■ GIVEN RECORDS
>>>>
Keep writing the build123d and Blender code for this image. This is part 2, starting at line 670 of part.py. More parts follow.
<<<<
>>>>
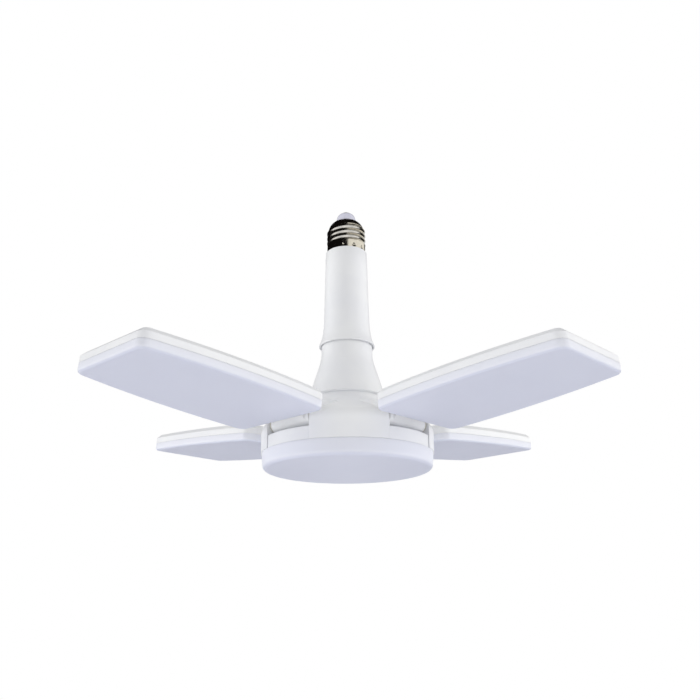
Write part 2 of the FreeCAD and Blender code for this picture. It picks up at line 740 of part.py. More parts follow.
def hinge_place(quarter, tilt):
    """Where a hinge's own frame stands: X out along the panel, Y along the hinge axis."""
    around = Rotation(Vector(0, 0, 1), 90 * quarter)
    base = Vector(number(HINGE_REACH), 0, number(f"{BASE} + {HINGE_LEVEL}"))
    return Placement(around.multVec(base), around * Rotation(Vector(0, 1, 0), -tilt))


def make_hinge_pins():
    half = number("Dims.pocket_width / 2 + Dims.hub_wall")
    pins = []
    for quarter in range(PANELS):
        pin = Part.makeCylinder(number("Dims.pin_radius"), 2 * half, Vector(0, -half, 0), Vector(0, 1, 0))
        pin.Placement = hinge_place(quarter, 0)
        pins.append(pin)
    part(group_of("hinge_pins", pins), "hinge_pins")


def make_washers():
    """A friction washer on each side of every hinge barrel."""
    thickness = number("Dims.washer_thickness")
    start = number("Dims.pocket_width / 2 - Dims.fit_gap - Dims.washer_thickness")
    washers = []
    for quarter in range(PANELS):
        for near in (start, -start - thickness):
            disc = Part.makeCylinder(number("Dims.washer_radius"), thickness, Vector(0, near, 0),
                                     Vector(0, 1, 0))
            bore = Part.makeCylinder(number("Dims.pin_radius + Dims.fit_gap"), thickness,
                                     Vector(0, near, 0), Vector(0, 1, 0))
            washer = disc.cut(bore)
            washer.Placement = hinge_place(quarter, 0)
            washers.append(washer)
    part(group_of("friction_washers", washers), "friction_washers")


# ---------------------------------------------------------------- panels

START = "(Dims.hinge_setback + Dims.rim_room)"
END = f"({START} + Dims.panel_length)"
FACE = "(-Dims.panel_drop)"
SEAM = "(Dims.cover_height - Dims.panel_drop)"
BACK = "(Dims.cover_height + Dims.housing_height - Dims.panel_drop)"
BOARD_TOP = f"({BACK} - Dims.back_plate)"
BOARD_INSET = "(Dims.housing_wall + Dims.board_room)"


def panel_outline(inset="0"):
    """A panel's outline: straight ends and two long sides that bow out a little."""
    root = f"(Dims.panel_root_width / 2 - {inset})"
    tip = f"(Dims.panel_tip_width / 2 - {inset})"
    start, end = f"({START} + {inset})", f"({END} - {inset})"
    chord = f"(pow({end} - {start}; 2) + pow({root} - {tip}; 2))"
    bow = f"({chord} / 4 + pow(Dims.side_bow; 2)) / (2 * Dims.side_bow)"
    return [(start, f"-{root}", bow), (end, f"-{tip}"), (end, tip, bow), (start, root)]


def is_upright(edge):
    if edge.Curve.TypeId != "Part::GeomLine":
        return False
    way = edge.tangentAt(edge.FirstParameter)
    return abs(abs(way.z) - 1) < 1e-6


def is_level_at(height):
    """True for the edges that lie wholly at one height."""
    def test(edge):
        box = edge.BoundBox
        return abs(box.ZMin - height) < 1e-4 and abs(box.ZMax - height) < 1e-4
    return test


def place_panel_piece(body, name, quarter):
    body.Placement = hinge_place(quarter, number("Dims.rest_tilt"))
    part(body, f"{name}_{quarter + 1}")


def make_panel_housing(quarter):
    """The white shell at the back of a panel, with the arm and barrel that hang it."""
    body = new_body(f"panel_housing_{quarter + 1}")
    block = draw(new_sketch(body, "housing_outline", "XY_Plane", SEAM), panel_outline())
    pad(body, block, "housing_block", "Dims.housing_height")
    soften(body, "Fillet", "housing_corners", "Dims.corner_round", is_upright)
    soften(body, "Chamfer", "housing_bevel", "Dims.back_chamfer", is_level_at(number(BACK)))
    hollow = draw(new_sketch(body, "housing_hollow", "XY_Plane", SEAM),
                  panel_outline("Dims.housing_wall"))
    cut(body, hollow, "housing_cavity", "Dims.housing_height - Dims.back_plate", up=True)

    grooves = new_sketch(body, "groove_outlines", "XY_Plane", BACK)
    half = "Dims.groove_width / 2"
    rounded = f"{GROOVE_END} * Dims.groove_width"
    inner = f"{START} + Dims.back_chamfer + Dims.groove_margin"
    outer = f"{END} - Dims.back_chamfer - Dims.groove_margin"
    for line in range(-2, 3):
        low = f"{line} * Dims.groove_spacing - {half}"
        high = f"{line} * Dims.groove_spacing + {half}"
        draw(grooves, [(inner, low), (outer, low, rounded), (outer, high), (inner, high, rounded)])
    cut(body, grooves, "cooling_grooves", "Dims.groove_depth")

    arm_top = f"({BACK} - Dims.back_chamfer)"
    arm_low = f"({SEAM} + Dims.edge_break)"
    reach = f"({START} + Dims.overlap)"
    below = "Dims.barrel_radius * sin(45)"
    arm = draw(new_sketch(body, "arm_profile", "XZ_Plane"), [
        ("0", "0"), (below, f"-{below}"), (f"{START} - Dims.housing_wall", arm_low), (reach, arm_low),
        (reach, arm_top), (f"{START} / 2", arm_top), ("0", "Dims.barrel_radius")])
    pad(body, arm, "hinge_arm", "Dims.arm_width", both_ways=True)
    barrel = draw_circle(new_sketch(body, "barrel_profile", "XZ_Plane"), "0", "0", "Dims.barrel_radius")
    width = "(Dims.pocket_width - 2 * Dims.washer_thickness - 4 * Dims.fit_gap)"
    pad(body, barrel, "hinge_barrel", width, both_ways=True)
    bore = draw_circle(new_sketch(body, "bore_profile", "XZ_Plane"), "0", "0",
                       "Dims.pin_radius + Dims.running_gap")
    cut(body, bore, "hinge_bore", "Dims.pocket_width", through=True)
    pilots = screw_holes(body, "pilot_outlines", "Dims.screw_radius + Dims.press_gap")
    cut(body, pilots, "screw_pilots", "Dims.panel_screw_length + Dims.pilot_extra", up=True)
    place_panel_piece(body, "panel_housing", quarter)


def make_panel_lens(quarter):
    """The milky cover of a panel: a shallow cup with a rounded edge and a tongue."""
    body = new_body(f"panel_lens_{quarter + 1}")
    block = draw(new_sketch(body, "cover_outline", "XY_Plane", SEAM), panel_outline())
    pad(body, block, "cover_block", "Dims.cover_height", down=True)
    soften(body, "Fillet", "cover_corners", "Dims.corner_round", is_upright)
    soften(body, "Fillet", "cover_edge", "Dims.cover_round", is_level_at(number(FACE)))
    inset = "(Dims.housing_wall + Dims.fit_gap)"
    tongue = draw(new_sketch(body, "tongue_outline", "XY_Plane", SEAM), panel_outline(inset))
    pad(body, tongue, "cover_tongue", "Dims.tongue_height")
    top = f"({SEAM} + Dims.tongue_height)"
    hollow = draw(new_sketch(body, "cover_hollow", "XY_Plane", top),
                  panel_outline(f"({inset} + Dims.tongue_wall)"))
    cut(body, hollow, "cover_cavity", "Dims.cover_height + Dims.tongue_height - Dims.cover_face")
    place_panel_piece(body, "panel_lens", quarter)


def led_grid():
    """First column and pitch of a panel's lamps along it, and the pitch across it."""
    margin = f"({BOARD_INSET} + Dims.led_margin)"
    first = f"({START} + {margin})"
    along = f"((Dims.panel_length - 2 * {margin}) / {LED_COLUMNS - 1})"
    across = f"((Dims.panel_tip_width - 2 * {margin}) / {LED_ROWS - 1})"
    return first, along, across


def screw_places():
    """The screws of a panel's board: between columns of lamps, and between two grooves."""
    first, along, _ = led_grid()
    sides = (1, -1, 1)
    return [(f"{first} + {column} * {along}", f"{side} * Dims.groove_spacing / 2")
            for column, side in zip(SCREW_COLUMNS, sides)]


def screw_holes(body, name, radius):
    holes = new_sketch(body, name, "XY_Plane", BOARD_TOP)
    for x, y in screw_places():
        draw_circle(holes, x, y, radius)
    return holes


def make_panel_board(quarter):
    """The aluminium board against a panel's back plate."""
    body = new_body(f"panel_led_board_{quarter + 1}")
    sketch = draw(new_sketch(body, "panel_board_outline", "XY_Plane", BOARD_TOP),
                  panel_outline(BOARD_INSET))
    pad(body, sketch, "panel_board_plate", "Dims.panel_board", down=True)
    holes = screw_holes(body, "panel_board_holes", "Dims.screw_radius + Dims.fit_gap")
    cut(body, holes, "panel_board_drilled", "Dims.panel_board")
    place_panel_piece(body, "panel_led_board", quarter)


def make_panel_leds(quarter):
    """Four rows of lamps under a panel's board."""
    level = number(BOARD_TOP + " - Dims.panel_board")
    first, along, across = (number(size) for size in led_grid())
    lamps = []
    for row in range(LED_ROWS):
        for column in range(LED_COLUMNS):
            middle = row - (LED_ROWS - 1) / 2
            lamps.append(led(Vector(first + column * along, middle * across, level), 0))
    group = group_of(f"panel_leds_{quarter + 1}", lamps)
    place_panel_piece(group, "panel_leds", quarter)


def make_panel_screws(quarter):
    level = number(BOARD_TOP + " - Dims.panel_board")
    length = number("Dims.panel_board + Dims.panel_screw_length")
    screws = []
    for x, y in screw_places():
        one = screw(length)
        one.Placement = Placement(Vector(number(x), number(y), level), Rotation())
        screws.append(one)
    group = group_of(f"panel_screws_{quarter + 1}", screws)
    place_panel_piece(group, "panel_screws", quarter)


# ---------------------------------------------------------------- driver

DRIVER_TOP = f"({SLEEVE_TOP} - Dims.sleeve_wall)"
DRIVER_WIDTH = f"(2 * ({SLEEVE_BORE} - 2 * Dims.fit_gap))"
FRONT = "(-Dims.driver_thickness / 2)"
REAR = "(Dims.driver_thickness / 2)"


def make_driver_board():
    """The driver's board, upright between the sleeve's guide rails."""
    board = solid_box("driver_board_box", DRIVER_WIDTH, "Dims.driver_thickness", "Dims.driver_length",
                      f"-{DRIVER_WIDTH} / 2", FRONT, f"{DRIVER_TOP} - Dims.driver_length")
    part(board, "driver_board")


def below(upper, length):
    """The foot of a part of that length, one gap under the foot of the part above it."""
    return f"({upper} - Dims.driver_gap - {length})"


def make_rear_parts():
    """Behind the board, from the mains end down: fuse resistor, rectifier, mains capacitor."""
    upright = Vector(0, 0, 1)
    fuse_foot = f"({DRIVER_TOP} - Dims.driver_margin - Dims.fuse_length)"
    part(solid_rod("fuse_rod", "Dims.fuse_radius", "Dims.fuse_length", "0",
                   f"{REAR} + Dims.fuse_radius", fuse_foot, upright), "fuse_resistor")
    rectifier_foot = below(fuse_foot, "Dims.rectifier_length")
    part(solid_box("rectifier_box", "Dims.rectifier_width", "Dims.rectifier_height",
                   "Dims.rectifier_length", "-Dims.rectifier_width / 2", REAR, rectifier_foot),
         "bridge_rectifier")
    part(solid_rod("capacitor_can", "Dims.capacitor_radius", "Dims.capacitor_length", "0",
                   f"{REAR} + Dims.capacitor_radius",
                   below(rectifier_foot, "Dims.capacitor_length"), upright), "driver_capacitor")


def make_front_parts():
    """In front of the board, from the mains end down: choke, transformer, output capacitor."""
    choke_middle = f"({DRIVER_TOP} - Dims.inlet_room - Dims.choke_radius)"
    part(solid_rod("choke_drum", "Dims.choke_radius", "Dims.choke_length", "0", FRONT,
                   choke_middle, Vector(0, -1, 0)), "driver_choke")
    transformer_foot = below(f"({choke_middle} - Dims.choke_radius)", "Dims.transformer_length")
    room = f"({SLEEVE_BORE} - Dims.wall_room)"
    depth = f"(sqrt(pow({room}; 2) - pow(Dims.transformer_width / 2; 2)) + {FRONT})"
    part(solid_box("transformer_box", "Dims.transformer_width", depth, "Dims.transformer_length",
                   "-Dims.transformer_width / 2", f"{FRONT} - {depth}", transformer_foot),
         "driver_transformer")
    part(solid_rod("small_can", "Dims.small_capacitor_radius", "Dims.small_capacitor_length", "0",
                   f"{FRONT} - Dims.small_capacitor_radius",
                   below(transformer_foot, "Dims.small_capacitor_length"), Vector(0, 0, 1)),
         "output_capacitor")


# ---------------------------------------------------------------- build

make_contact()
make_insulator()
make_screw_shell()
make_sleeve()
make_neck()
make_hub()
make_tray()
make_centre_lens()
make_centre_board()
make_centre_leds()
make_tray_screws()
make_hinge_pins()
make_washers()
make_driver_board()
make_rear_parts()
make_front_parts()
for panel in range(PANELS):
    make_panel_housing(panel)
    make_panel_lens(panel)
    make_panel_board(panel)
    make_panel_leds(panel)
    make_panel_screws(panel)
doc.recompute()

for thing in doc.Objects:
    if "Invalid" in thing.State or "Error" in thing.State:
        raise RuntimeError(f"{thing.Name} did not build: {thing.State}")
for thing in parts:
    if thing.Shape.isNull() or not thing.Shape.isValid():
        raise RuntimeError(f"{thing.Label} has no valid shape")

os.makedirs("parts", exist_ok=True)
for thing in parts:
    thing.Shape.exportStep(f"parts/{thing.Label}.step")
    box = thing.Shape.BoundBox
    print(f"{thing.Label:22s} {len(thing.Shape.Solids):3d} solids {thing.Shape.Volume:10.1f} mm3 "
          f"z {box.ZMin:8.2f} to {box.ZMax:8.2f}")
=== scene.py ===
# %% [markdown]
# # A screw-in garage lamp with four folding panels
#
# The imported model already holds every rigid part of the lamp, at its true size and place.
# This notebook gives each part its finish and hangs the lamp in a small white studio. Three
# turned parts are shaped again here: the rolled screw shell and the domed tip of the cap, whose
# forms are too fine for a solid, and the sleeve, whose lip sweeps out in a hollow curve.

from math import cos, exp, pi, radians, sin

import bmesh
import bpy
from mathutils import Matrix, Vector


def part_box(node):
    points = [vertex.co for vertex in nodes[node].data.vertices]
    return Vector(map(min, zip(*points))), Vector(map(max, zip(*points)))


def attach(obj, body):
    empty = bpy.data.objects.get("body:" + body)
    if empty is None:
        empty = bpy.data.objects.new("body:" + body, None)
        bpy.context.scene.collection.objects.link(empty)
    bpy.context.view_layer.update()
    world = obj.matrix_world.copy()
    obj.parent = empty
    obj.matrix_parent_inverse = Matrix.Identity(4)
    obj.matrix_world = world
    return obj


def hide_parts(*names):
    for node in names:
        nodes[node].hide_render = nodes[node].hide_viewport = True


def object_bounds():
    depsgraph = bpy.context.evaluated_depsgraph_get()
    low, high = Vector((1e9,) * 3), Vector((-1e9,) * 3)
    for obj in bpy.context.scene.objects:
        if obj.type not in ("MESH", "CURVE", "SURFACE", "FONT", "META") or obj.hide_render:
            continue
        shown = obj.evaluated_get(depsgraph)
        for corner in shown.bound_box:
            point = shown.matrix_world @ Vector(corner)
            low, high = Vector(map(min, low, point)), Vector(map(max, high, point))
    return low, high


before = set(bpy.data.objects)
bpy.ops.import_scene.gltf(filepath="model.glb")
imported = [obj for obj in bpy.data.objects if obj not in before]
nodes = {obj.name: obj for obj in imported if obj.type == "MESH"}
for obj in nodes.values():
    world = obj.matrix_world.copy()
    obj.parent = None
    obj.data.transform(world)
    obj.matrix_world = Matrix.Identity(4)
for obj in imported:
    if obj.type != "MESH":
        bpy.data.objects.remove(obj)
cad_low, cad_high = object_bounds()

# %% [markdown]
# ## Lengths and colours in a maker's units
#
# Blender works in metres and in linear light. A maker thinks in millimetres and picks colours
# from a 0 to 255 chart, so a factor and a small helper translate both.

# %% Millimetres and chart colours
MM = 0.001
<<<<
>>>>
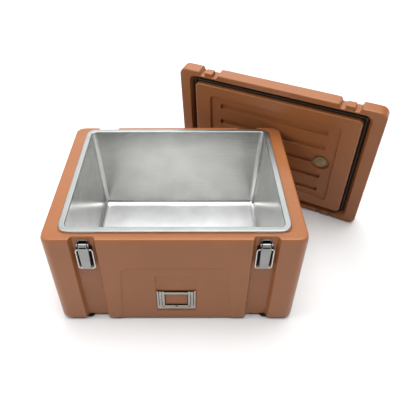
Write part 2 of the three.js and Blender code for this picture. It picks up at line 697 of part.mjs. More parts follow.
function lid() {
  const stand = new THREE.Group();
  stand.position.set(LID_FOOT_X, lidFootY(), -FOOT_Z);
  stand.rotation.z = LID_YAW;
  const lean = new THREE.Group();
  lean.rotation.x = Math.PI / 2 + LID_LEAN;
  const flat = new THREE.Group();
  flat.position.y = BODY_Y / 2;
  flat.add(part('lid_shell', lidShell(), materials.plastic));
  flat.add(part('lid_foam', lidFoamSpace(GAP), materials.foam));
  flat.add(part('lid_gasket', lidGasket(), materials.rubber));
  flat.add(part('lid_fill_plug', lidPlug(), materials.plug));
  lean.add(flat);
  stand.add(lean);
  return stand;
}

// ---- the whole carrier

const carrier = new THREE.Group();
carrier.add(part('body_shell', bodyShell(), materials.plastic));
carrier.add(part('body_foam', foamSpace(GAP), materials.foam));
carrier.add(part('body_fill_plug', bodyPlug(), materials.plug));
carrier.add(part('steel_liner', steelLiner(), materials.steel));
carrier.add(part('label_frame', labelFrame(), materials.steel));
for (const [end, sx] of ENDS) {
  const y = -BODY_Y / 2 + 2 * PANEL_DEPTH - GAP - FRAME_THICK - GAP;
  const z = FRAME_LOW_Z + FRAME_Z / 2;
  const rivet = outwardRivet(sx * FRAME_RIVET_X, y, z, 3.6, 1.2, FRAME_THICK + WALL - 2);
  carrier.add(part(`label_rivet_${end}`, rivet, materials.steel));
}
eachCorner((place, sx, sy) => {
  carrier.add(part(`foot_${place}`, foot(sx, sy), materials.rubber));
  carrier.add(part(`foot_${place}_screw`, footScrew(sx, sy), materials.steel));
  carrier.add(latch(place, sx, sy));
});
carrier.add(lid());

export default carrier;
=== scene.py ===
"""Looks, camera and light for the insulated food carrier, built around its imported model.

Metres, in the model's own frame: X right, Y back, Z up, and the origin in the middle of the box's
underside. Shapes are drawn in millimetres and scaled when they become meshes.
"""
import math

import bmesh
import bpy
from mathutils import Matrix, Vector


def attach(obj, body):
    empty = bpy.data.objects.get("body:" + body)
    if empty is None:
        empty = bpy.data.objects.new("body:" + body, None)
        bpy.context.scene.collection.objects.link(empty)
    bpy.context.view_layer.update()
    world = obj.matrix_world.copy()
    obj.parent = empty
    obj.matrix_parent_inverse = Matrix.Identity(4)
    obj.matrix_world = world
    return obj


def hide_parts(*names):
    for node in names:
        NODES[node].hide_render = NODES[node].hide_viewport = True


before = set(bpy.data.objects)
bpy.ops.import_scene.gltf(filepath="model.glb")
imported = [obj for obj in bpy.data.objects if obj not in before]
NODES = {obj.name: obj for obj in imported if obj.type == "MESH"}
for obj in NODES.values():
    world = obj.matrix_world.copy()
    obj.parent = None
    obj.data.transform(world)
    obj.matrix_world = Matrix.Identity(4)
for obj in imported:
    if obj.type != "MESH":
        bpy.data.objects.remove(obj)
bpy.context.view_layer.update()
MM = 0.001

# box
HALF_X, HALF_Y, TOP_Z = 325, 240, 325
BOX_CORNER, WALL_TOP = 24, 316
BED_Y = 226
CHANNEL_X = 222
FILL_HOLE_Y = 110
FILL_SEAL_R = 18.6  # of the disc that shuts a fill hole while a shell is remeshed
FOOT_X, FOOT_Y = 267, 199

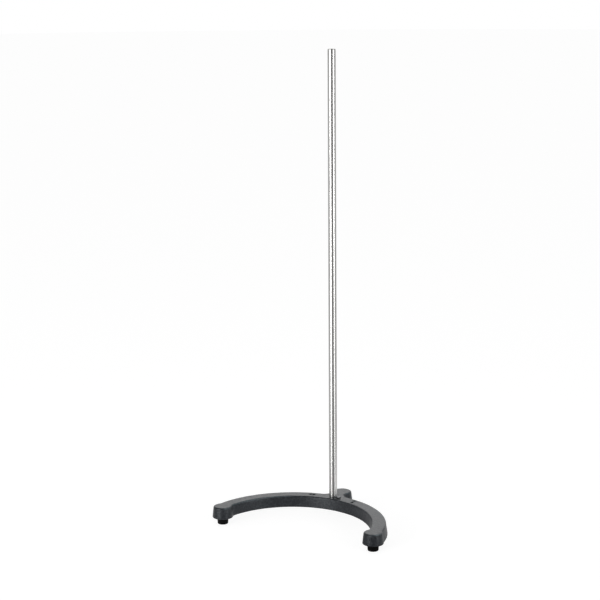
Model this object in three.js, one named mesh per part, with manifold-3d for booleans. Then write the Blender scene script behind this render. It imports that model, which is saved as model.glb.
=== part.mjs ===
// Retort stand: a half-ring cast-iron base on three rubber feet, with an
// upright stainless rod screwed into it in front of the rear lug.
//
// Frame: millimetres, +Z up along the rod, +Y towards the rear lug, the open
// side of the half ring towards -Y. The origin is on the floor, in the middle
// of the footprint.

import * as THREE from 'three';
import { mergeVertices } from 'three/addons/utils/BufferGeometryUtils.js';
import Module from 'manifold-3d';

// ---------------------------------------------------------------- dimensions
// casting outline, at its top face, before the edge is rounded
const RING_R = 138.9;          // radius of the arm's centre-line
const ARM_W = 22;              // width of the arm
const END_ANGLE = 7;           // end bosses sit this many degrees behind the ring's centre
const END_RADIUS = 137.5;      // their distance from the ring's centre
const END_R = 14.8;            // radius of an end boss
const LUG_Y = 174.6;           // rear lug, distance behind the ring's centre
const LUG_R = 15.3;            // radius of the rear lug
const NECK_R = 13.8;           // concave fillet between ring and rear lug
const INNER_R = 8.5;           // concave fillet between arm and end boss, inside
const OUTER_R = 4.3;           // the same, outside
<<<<
Above are the records; from them, give again exactly the lines from the one containing "make_panel_lens(panel)" to the one containing "from math import cos, exp, pi, radians, sin", both lines included, and nothing more.

■ COMPLETED EXERCISE
    make_panel_lens(panel)
    make_panel_board(panel)
    make_panel_leds(panel)
    make_panel_screws(panel)
doc.recompute()

for thing in doc.Objects:
    if "Invalid" in thing.State or "Error" in thing.State:
        raise RuntimeError(f"{thing.Name} did not build: {thing.State}")
for thing in parts:
    if thing.Shape.isNull() or not thing.Shape.isValid():
        raise RuntimeError(f"{thing.Label} has no valid shape")

os.makedirs("parts", exist_ok=True)
for thing in parts:
    thing.Shape.exportStep(f"parts/{thing.Label}.step")
    box = thing.Shape.BoundBox
    print(f"{thing.Label:22s} {len(thing.Shape.Solids):3d} solids {thing.Shape.Volume:10.1f} mm3 "
          f"z {box.ZMin:8.2f} to {box.ZMax:8.2f}")
=== scene.py ===
# %% [markdown]
# # A screw-in garage lamp with four folding panels
#
# The imported model already holds every rigid part of the lamp, at its true size and place.
# This notebook gives each part its finish and hangs the lamp in a small white studio. Three
# turned parts are shaped again here: the rolled screw shell and the domed tip of the cap, whose
# forms are too fine for a solid, and the sleeve, whose lip sweeps out in a hollow curve.

from math import cos, exp, pi, radians, sin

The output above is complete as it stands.